The unbeliever will see this all as random act — a butterfly flapping its wings half a world a way that caused a storm above your house. The Christian knows God created the butterfly and placed it there half a world a way that it might flap its wings.
The unbeliever will see that as us all just puppets. There are, however, no strings attached to you or me. But there is an all-knowing, fully sovereign God, who has a plan for all of us and sets us to it and blesses us with our own volition to see our lives forward on a path he sets that we may not recognize for purposes we may not understand or ever really appreciate. The unfolding of the world is a surprise to us, but not to him. All things are part of a plan that glorifies him and reveals his majesty to us. As R. C. Sproul said, “If there is one single molecule in this universe running around loose, totally free of God’s sovereignty, then we have no guarantee that a single promise of God will ever be fulfilled.” Every one of us has free volition, but every one of us also has a purpose. God himself chose each of us in some way to be part of his plan.

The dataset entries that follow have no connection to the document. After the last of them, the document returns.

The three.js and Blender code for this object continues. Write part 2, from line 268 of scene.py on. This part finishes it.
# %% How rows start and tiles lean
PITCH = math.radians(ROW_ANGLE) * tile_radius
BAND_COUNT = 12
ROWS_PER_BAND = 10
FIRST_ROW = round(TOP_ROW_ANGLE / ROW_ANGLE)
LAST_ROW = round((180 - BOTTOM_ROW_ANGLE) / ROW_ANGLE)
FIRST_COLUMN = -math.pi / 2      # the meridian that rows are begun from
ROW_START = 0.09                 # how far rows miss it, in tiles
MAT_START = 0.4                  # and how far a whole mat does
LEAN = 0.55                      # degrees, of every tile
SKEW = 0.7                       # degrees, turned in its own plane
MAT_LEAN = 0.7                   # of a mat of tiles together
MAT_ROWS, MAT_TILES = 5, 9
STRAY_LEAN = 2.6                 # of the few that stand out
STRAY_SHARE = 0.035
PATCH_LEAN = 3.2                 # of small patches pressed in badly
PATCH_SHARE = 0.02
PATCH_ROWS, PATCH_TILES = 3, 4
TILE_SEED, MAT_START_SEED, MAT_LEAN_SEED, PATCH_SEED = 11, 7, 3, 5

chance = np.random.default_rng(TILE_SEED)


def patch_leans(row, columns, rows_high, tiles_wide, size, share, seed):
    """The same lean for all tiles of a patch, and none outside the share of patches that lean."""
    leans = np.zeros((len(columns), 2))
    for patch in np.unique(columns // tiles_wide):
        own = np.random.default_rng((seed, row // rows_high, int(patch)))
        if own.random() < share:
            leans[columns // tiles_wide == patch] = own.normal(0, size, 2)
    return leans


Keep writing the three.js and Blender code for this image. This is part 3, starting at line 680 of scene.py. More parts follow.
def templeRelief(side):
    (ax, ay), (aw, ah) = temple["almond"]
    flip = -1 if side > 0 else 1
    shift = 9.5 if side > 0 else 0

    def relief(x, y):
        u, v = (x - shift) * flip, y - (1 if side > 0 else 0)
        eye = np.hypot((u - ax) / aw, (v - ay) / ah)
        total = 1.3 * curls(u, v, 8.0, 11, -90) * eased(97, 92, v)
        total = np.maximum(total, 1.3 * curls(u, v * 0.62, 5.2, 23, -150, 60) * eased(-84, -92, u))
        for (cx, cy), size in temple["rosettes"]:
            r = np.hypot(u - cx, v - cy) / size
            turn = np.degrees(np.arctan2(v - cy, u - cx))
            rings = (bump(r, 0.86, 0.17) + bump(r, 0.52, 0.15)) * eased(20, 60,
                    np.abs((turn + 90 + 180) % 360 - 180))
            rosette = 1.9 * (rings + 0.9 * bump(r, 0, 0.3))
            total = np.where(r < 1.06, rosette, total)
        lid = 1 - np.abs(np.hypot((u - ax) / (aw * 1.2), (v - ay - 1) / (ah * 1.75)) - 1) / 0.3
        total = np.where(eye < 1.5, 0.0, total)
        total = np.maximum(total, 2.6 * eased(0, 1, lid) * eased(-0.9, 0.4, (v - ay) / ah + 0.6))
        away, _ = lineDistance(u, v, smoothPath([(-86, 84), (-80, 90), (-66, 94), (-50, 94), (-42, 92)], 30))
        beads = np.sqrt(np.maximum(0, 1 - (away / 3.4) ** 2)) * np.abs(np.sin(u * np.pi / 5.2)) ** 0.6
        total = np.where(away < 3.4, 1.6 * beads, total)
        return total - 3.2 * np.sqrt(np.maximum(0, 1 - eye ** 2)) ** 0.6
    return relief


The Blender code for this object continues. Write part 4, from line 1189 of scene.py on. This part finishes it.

In the Book of Amos, God declared that “I sent among you a pestilence after the manner of Egypt; I killed your young men with the sword, and carried away your horses, and I made the stench of your camp go up into your nostrils; yet you did not return to me.” (Amos 4:10). Your theology needs to account for this, not randomness. Your theology needs to account for God being so fully in control that he can unleash pestilence himself or stand aside when others unleash it and do so in ways to turn us back to him or otherwise to glorify him. That God is the same God who, through his providence, sent the second person of the trinity to his death in Jerusalem this week 1,987 years ago. We don’t get to escape the fallen world any more than Jesus did.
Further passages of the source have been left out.